FIG. 5 is a block diagram 500 for prefetching with saturation control. A program counter 510 refers to instructions that include load instructions for multiple memory locations 520. The data referred to by memory locations 520 can be transferred to a prefetch cache 530. The prefetch cache 530 can be a portion of the processor core's prefetching that helps to calculate the address to prefetch. In embodiments, the prefetch cache comprises a tag cache and a data cache. In embodiments, an entry in the tag cache can correspond to an entry in the data cache which contains a load address incremented by a stride amount, stride count, saturation count, and other information. A stride detection block 532 can detect a periodic pattern that can occur with computational tasks such as matrix multiplication, iterating through arrays of structures, and the like.
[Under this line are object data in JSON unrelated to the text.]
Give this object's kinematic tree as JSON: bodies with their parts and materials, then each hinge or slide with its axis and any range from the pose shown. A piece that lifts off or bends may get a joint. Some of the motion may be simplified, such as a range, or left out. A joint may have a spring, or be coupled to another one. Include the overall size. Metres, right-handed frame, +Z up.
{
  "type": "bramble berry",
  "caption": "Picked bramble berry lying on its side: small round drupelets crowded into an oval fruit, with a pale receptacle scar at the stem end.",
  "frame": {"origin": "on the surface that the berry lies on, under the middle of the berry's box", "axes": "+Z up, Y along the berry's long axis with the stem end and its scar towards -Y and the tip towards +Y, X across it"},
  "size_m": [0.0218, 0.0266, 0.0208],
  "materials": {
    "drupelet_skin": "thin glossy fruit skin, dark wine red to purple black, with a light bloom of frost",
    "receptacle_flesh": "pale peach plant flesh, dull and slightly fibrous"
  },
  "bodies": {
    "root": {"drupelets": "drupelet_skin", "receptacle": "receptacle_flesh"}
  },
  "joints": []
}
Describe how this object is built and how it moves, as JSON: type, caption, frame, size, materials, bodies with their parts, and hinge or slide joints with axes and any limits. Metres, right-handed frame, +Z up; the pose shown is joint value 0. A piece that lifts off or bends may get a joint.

The stride detection block 532 can accumulate various information about a data stream. The accumulated information can be stored in first-in first-out (FIFO) buffer 550. The information in the FIFO buffer 550 can include a stride count, the number of cache misses, and/or other information. The information in the FIFO buffer 550 can be used as input to the prefetch logic 560, which then configures the program counter 510 for the next location for prefetch operations. In embodiments, a saturate bit 581 in a prefetch cache is set. The setting of the saturate bit 581 can indicate that the prefetcher is in saturate mode. In saturate mode, the rate of prefetching can be limited, thereby reducing the adverse effects of prefetching too much data and/or prefetching data too early. Information from stride detection block 532 can be input to the finite state machine 540. The input information can cause a transition from one state to another within FSM 540. The FSM 540 can return to a given state periodically. In embodiments, the FSM comprises at least three states. The FSM can be used to manage and control the operations of the prefetcher.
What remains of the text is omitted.